Un très beau poème de Baudelaire le présente bonheur comme un endroit, sans doute inaccessible, où tout n’est que… luxe, calme et volupté. Je ne me prononcerai pas sur le luxe ni sur la volupté, mais je crois pouvoir admettre qu’en effet il est difficile d’être heureux sans calme. Paradis artificiel ? Certainement. Et aujourd’hui, des millions de personnes vivent, plus ou moins bien, dans de tels paradis, grâce aux calmants chimiques. Ce n’est pas le poète Baudelaire qui les a inventés.
L’histoire commence en 1954, quand un chimiste juif polonais, Leo Sternbach (1908-2005), travaillant pour la société pharmaceutique Hoffmann-La Roche, synthétise une nouvelle structure moléculaire, correspondant au groupe de substances que l’on va appeler les benzodiazépines.

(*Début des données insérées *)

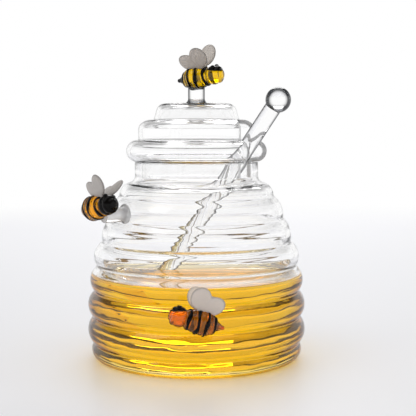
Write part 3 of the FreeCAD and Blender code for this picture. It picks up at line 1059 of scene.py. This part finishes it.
def wing_outline(share, count):
    """Where a wing's edge lies round its middle: how far out, at each of so many angles."""
    lean = -17.5
    middle = 4.3 * np.array((math.sin(math.radians(lean)), math.cos(math.radians(lean))))
    angles = np.linspace(0, math.tau, count, endpoint=False)
    ways = np.stack((np.sin(angles), np.cos(angles)), 1)
    reach = np.zeros(count)
    # length, width, heading, and the share of its length that each lobe's middle is out from the root
    fore, hind = (10.2 * share, 8.2 * share, 10, 0.64), (9.8 * share, 8.0 * share, -45, 0.64)
    for long, wide, heading, out in (fore, hind, (7.0, 4.0, lean, 0.42)):
        turn = math.radians(heading)
        along = np.array((math.sin(turn), math.cos(turn)))
        across = np.array((along[1], -along[0]))
        off = middle - along * out * long
        p = np.array((off @ along / (long / 2), off @ across / (wide / 2)))
        d = np.stack((ways @ along / (long / 2), ways @ across / (wide / 2)), 1)
        a, b, c = (d**2).sum(1), 2 * d @ p, p @ p - 1
        root = b**2 - 4 * a * c
        edge = np.where(root > 0, (-b + np.sqrt(np.maximum(root, 0))) / (2 * a), 0)
        reach = np.maximum(reach, edge)
    smoothing = np.array((1, 2, 3, 2, 1)) / 9
    wrapped = np.concatenate((reach[-2:], reach, reach[:2]))
    return middle, ways, np.convolve(wrapped, smoothing, "valid")


class HONEYJAR_OT_wings(Operator):
    """Presses the milky wings, whose fine ribs spread out from the root"""

    bl_idname = "honeyjar.wings"
    bl_label = "Wings"

    def execute(self, context):
        for kind, bee in BEES.items():
            splay, shift, share = bee.wings
            # each bee's milk colour holds painted light: lighter or darker for how that bee's wings
            # are lit
            glass = milky_glass(f"milky_glass_{kind}", (*linear(bee.milk_with_painted_light), 1))
            for side, word in ((1, "left"), (-1, "right")):
                mesh = wing_mesh(f"{kind}_{word}_wing", share)
                mesh.materials.append(glass)
                root = Matrix.Translation(Vector((3.9 + shift, side * 1.2, 3.3)) * MM)
                lean = Matrix.Rotation(math.radians(-side * splay), 4, "X")
                mesh.transform(bee_place(context, bee) @ root @ lean)
                wing = new_piece(f"{kind}_{word}_wing", mesh)
                finish_piece(wing, "milky_glass", f"{kind}_bee_{word}_wing")
        return {"FINISHED"}


def wing_mesh(name, share, count=160, rings=14, thickness=1.4, ribs=30):
    """A flat wing with a round edge and fine ribs, that stands on its root across the Y axis."""
    rib_rise, rib_centre, rim_from = 0.05, 1.5, 0.9
    middle, ways, reach = wing_outline(share, count)
    corners, faces, rim = [], [], []
    outs = [math.sin(math.pi / 2 * k / rings) for k in range(1, rings + 1)]
    layers = [(s, 1) for s in outs] + [(s, -1) for s in outs[-2::-1]]
    for s, side in layers:
        for way, far in zip(ways, reach):
            x, z = middle + way * far * s
            half = thickness / 2 * math.sqrt(max(0.0, 1 - s**4))
            rib = rib_rise * math.cos(ribs * math.atan2(x, z + rib_centre)) * min(1.0, 3 * (1 - s))
            corners.append((x * MM, side * (half + rib * (s < 1)) * MM, z * MM))
            rim.append(max(0.0, (s - rim_from) / 0.1))
    for k in range(len(layers) - 1):
        for n in range(count):
            m = (n + 1) % count
            faces.append((k * count + n, k * count + m, (k + 1) * count + m, (k + 1) * count + n))
    for side, start in ((1, 0), (-1, (len(layers) - 1) * count)):
        pole = len(corners)
        corners.append((middle[0] * MM, side * thickness / 2 * MM, middle[1] * MM))
        rim.append(0.0)
        for n in range(count):
            m = (n + 1) % count
            ring = (start + n, start + m) if side < 0 else (start + m, start + n)
            faces.append((pole, *ring))
    mesh = bpy.data.meshes.new(name)
    mesh.from_pydata(corners, [], faces)
    if not points_outwards(mesh):
        mesh.flip_normals()
    for face in mesh.polygons:
        face.use_smooth = True
    edge = mesh.attributes.new("rim", "FLOAT", "POINT")
    edge.data.foreach_set("value", rim)
    return mesh


class HONEYJAR_OT_posts(Operator):
    """Draws the clear posts that carry the bees, each with a flared foot"""

    bl_idname = "honeyjar.posts"
    bl_label = "Posts"

    def execute(self, context):
        edge = context.scene.jar_colours.glass_edge_shade
        for kind, bee in BEES.items():
            post = bee.post
            slant = (post.edge_shade_from, post.edge_shade_from + 0.4)
            glass = borosilicate(f"borosilicate_post_{kind}", edge, slant, clear=post.clear)
            outline = softened(path(post_corners(post)), MELT["post"])
            piece = turned(f"{kind}_post", thinned(outline), glass, SMALL_STEPS)
            if bee.standoff is None:
                place = Matrix.Translation(Vector((0, 0, post.height)) * MM)
            else:
                turn = math.radians(post.heading)
                out = Vector((math.cos(turn), math.sin(turn), 0))
                foot = out * hive_radius(context, post.height) + Vector((0, 0, post.height))
                facing = out.to_track_quat("Z", "X").to_matrix().to_4x4()
                place = Matrix.Translation(foot * MM) @ facing
            piece.data.transform(place)
            finish_piece(piece, "clear_glass", f"{kind}_bee_post")
        return {"FINISHED"}


def post_corners(post):
    """A post's outline from its foot, which is sunk into the glass under it, to its end."""
    sunk, lip = 0.5, 0.1
    foot = post.radius + post.flare
    return [
        (0, -sunk),
        (foot, -sunk),
        (foot, lip, post.flare * 0.35, True),
        (post.radius, 2 * post.flare),
        (post.radius, post.reach),
        (0, post.reach),
    ]


class HONEYJAR_OT_stage(Operator):
    """Sets the pale table, the white surroundings, the soft lamps and the camera"""

    bl_idname = "honeyjar.stage"
    bl_label = "Stage"

    def execute(self, context):
        scene = context.scene
        mesh = bpy.data.meshes.new("table")
        corners = [(x, y, 0.0) for x, y in ((-2, -2), (2, -2), (2, 2), (-2, 2))]
        mesh.from_pydata(corners, [], [(0, 1, 2, 3)])
        mesh.materials.append(table_finish(scene.jar_colours.table))
        table = new_piece("table", mesh)
        table.location.z = -0.2 * MM
        scene.world = white_room()
        for name, spot, power in (
            ("softbox_left", (-0.75, -0.35, 0.95), 1.7),
            ("softbox_back", (0.08, 0.80, 0.75), 4.1),
        ):
            lamp = bpy.data.lights.new(name, "AREA")
            lamp.energy, lamp.size = power, 0.6
            light = new_piece(name, lamp)
            light.location = spot
            aim = Vector((0, 0, 0.05)) - Vector(spot)
            light.rotation_euler = aim.to_track_quat("-Z", "Y").to_euler()
        camera = bpy.data.cameras.new("camera")
        camera.lens, camera.sensor_width = 86.54, 36.0
        camera.clip_start = 0.01
        tilt, swing = 90 - 4.915, -0.659
        view = new_piece("camera", camera)
        view.location = (0.0, -0.440, 0.1034)
        view.rotation_euler = (math.radians(tilt), 0, math.radians(swing))
        scene.camera = view
        scene.view_settings.view_transform = "Standard"
        return {"FINISHED"}


def seen_rays(tree):
    """1 for a ray of sight, straight, mirrored or through glass, and 0 for lighting."""
    rays = add_node(tree, "ShaderNodeLightPath").outputs
    seen = rays["Is Camera Ray"]
    for name in ("Is Glossy Ray", "Is Transmission Ray"):
        seen = add_node(
            tree, "ShaderNodeMath", {"operation": "MAXIMUM"}, {0: seen, 1: rays[name]}
        ).outputs[0]
    return seen


def table_finish(colour):
    """Satin white board: a soft sheen near the jar, which fades into the white behind it."""
    fade_from, fade_to = 0.54, 0.86
    material, tree = new_material("satin_board")
    spot = add_node(tree, "ShaderNodeTexCoord").outputs["Object"]
    away = add_node(tree, "ShaderNodeVectorMath", {"operation": "LENGTH"}, {0: spot}).outputs[1]
    fade = add_node(
        tree,
        "ShaderNodeMapRange",
        {"interpolation_type": "SMOOTHSTEP"},
        {"Value": away, "From Min": fade_from, "From Max": fade_to},
    )
    board = add_node(
        tree,
        "ShaderNodeBsdfPrincipled",
        None,
        {"Base Color": colour, "Roughness": 0.42, "IOR": 1.35},
    )
    white = add_node(tree, "ShaderNodeEmission", None, {"Color": (1, 1, 1, 1)})
    share = add_node(
        tree, "ShaderNodeMath", {"operation": "MULTIPLY"}, {0: fade.outputs[0], 1: seen_rays(tree)}
    )
    mix = add_node(
        tree,
        "ShaderNodeMixShader",
        None,
        {0: share.outputs[0], 1: board.outputs[0], 2: white.outputs[0]},
    )
    add_node(tree, "ShaderNodeOutputMaterial", None, {"Surface": mix.outputs[0]})
    return material


def white_room():
    """A room that is white at sight, with a dark band that the glass picks up, and lights evenly."""
    # heights and how dark the room is there
    dark_band = ((0.0, 0.0), (0.25, 0.0), (0.42, 1.0), (0.75, 1.0), (0.88, 0.0))
    dark_mirrored, dark_through, lit_level = 0.9, 0.45, 0.66
    white, black = (1, 1, 1, 1), (0, 0, 0, 1)
    world = bpy.data.worlds.new("white_room")
    world.use_nodes = True
    tree = world.node_tree
    tree.nodes.clear()
    way = add_node(tree, "ShaderNodeTexCoord").outputs["Generated"]
    up = add_node(tree, "ShaderNodeSeparateXYZ", None, {0: way}).outputs["Z"]
    ramp = add_node(tree, "ShaderNodeValToRGB", None, {0: up})
    while len(ramp.color_ramp.elements) < len(dark_band):
        ramp.color_ramp.elements.new(0.5)
    for element, (at, level) in zip(ramp.color_ramp.elements, dark_band):
        element.position = at
        element.color = (level, level, level, 1)
    rays = add_node(tree, "ShaderNodeLightPath").outputs
    depth = add_node(
        tree,
        "ShaderNodeMapRange",
        None,
        {"Value": rays["Is Transmission Ray"], "To Min": dark_mirrored, "To Max": dark_through},
    )
    dark = add_node(
        tree, "ShaderNodeMath", {"operation": "MULTIPLY"}, {0: ramp.outputs[0], 1: depth.outputs[0]}
    )
    banded = add_node(
        tree, "ShaderNodeMix", {"data_type": "RGBA"}, {0: dark.outputs[0], 6: white, 7: black}
    )
    room = add_node(
        tree,
        "ShaderNodeMix",
        {"data_type": "RGBA"},
        {0: rays["Is Camera Ray"], 6: banded.outputs[2], 7: white},
    )
    sight = add_node(tree, "ShaderNodeBackground", None, {0: room.outputs[2], 1: 1.0})
    lit = add_node(tree, "ShaderNodeBackground", None, {0: white, 1: lit_level})
    mix = add_node(
        tree,
        "ShaderNodeMixShader",
        None,
        {0: seen_rays(tree), 1: lit.outputs[0], 2: sight.outputs[0]},
    )
    add_node(tree, "ShaderNodeOutputWorld", None, {"Surface": mix.outputs[0]})
    return world


class HONEYJAR_PT_sidebar(Panel):
    """Lists the sizes, the colours and the pieces of the honey jar"""

    bl_idname = "HONEYJAR_PT_sidebar"
    bl_label = "Honey Jar"
    bl_space_type = "VIEW_3D"
    bl_region_type = "UI"
    bl_category = "Honey Jar"

    def draw(self, context):
        for name in GROUPS:
            group = getattr(context.scene, name)
            box = self.layout.box()
            for prop in group.__annotations__:
                box.prop(group, prop)
        for operator in OPERATORS:
            self.layout.operator(operator.bl_idname)


GROUPS = {
    "hive_sizes": HiveSizes,
    "lid_sizes": LidSizes,
    "dipper_sizes": DipperSizes,
    "jar_colours": JarColours,
}
OPERATORS = (
    HONEYJAR_OT_jar,
    HONEYJAR_OT_honey,
    HONEYJAR_OT_lid,
    HONEYJAR_OT_dipper,
    HONEYJAR_OT_bees,
    HONEYJAR_OT_wings,
    HONEYJAR_OT_posts,
    HONEYJAR_OT_stage,
)
CLASSES = (*GROUPS.values(), *OPERATORS, HONEYJAR_PT_sidebar)


def register():
    """Registers the classes, and gives each scene its sizes and colours."""
    for made in CLASSES:
        bpy.utils.register_class(made)
    for name, group in GROUPS.items():
        setattr(bpy.types.Scene, name, PointerProperty(type=group))


def unregister():
    """Takes the sizes, the colours and the classes away again."""
    for name in GROUPS:
        delattr(bpy.types.Scene, name)
    for made in reversed(CLASSES):
        bpy.utils.unregister_class(made)


def main():
    """Makes every piece."""
    register()
    for operator in OPERATORS:
        family, name = operator.bl_idname.split(".")
        getattr(getattr(bpy.ops, family), name)()


if __name__ == "__main__":
    main()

Sternbach avait fui l’Europe en 1941, et s’était installé aux États-Unis, où il trouve un emploi au service du groupe multinational pharmaceutique d’origine suisse.
Exploit assez banal. Très régulièrement, dans les laboratoires des grandes entreprises pharmaceutiques du monde entier, des chimistes synthétisent de nouvelles molécules. Le tout est alors de savoir qu’en faire !
En 1956, Sternbach a poursuivi ses travaux, et il a synthétisé une nouvelle benzodiazépine, le chlordiazépoxyde. Et, en avril 1957, Lowell Randall (1910) teste ce chlordiazépoxyde sur des souris et des chats. Le produit n’est pas toxique. Il provoque de la sédation, une certaine relaxation musculaire, mais surtout, ce qui est le plus remarquable, il produit une action tranquillisante très nette. Les essais vont se poursuivre jusqu’en mars 1960, quand la société Hoffmann-La Roche procède au lancement commercial d’un nouveau tranquillisant, le Librium, qui est en fait du chlordiazépoxyde.
Le succès est inouï.
Sternbach se rend compte qu’il a mis le doigt sur un groupe moléculaire prometteur, et il poursuit ses travaux. Il synthétise une nouvelle benzodiazépine, le diazépam, qui se révèle encore plus intéressant comme calmant.
Il est lancé sur le marché en 1963, sous le nom de Valium.
Le chimiste d’origine polonaise (il a obtenu la nationalité américaine) synthétise encore, dans le même groupe moléculaire, l’oxazépam, qui sera commercialisé en juin 1965 sous le nom de Serax. Un tranquillisant, calmant ou anxiolytique.
Il y en aura encore d’autres.
Le 29 octobre 1969, un chimiste de la Upjohn Company, à Kalamazoo (Michigan), Jackson B. Hester, introduit une demande de brevet pour un groupe de molécules qu’il a synthétisées, les 6-phény1-4H-s-triazolo[4, 3-a]-[1, 4]-benzodiazépines. Le nom, on l’admettra, est un peu long, et on appellera ces substances d’un terme générique : alprazolam. L’US Patent 3987052 est accordé à cette invention le 19 octobre 1976. Entre-tremps, la société Upjohn a pu établir les propriétés anxiolytiques de ces nouvelles benzodiazépines. Le produit sera mis sur le marché en 1981, sous le nom de Xanax. C’est un des produits contre l’angoisse les plus consommés à l’heure actuelle.